Blas Piñar era un católico de camisa blanca que quería ser notario y lo consiguió al tercer envite. Primero anduvo haciendo escrituras por tierras de Murcia entre pimientos morrones, pasiones florales y el cantar huertano de Marcos Redondo que no se le pegaron nada. Después, en 1949, llegó sano y salvo a Madrid. Aquí se acogió al patrocinio moral del padre Llanos, que era el mapa Michelín para universitarios inquietos, y se dedicó a ganar dinero y a amar profundamente a Dios, en versión Jehová, a ese que a la mínima pide cuentas. Corrían aquellos años de las tascas con pajaritos fritos y las primeras gambas al ajillo. Ava Gardner se emborrachaba en los colmados del cante, en los colegios mayores se comenzaba a hablar de Unamuno y los jóvenes ya se picoteaban en la oscuridad de los jardines con besos de tornillo.
-Conductor, pare usted.
-¿Qué pasa?
-¿Acaso no lo ve? Esa pareja está abrazada.
-¿Dónde?
-Detrás del seto. Deténgala.
Blas Piñar sólo había rebañado del régimen un cargo de tercera clase. Como director de Cultura Hispánica iba en coche oficial y desde la ventanilla contemplaba con escándalo a los enamorados que se hacían llaves de judo sobre los bancos del parque como si fueran franceses. Ese era el peligro inmediato: el relajo de las costumbres, Ortega y Gasset, el liberalismo, Unamuno y las mujeres con la sisa al aire. Los rojos propiamente dichos estaban aún demasiado lejos, pero los enmascarados leían ya a Aranguren. Entre los apóstoles de domingo que rodeaban al padre Llanos se estableció la división: unos partieron con él hacia el cristianismo evangélico de andamio y otros se quedaron en el gran catolicismo de los pendones. Era una cuestión de hormonas. Blas Piñar las tenía bien puestas, según el catálogo del Dios de las Victorias.
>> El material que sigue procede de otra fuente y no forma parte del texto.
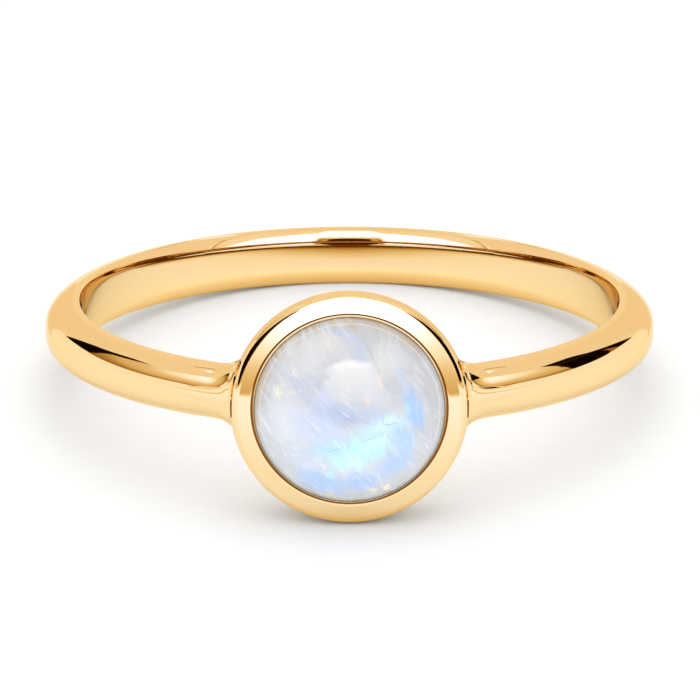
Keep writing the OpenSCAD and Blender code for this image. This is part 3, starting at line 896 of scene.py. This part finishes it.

Diestro de botella de anís
Estuvo bien que se enfrentara a Ava Gardner aquel día en que le recibió ebria y en pelota viva cuando el notario católico fue a levantar acta a su apartamento a causa de una denuncia, de vecinos. Pero al escribir en Abc aquel artículo contra los americanos se pasó de listo. Debido a eso alguien más influyente que Ava, también de Ohio, le echó del puesto y Blas cayó en desgracia con el espíritu puro malherido. Sólo los primeros escombros del franquismo que se iniciaron hacia 1966 le obligaron a incorporarse de sus cenizas. Carrero le llamó para que le echara una mano en vista de que la gabarra hacía agua por todas partes, y entonces Blas Piñar tuvo la revelación, esa que ciega los ojos y llena de sangre quemada el interior de los profetas. Se invistió a sí mismo gallardamente con todos los arreos que otros habían abandonado: un vocabulario de falange con sus respectivas banderas y camisas arremangadas, la vigilia de la Inmaculada, un franquismo todavía de pantano, un militarismo de legionario, las cuarenta horas de San Ginés, la boina roja de los requetés, el casacón de la democracia orgánica, y al reclamo de su lengua ardiente fueron llegando beatas con rosario, jóvenes guapos con guanteletes y cazadoras de cuero negro, altas damas del ropero parroquial, millonarios castizos, burócratas sindicales, niños de papá con una rabiosa luz en el corazón, obreros amaestrados, curas de Trento y una clase media aterrada por los navajeros. Detrás del nazismo alemán está Wagner. Pero este conglomerado de Blas Piñár, que algunos han llamado fascismo, sólo está musicado por el maestro Chapí.
Esta caravana popular ha cruzado con gritos, oraciones, soflamas y cánticos de guerra la última etapa del franquismo, ha atravesado la democracia arrastrando los rescoldos del pasado. Toda su expresión política culminó el día 23 de Febrero en una sesión de pistolas esperpénticas en el Congreso de los Diputados, donde un héroe chusco se lució por lo alto, como aquellos diestros que vienen en las antiguas botellas de anís. Después del gran suceso fallido Blas Piñar ya no tenía razón de ser. Al profeta le han retirado el suministro y él ha pronunciado en un salón de bodas y bautizos el sermón de las siete palabras. Los jóvenes dorados se han ido por un lado y los beatos se han quedado en su lugar descanso. Sólo Tejero quedará presidiendo en la historia este cartelón de ciego. En el fondo Blas Piñar no ha sido más que un católico acérrimo, un españolazo bíblico metido en camisa de once varas.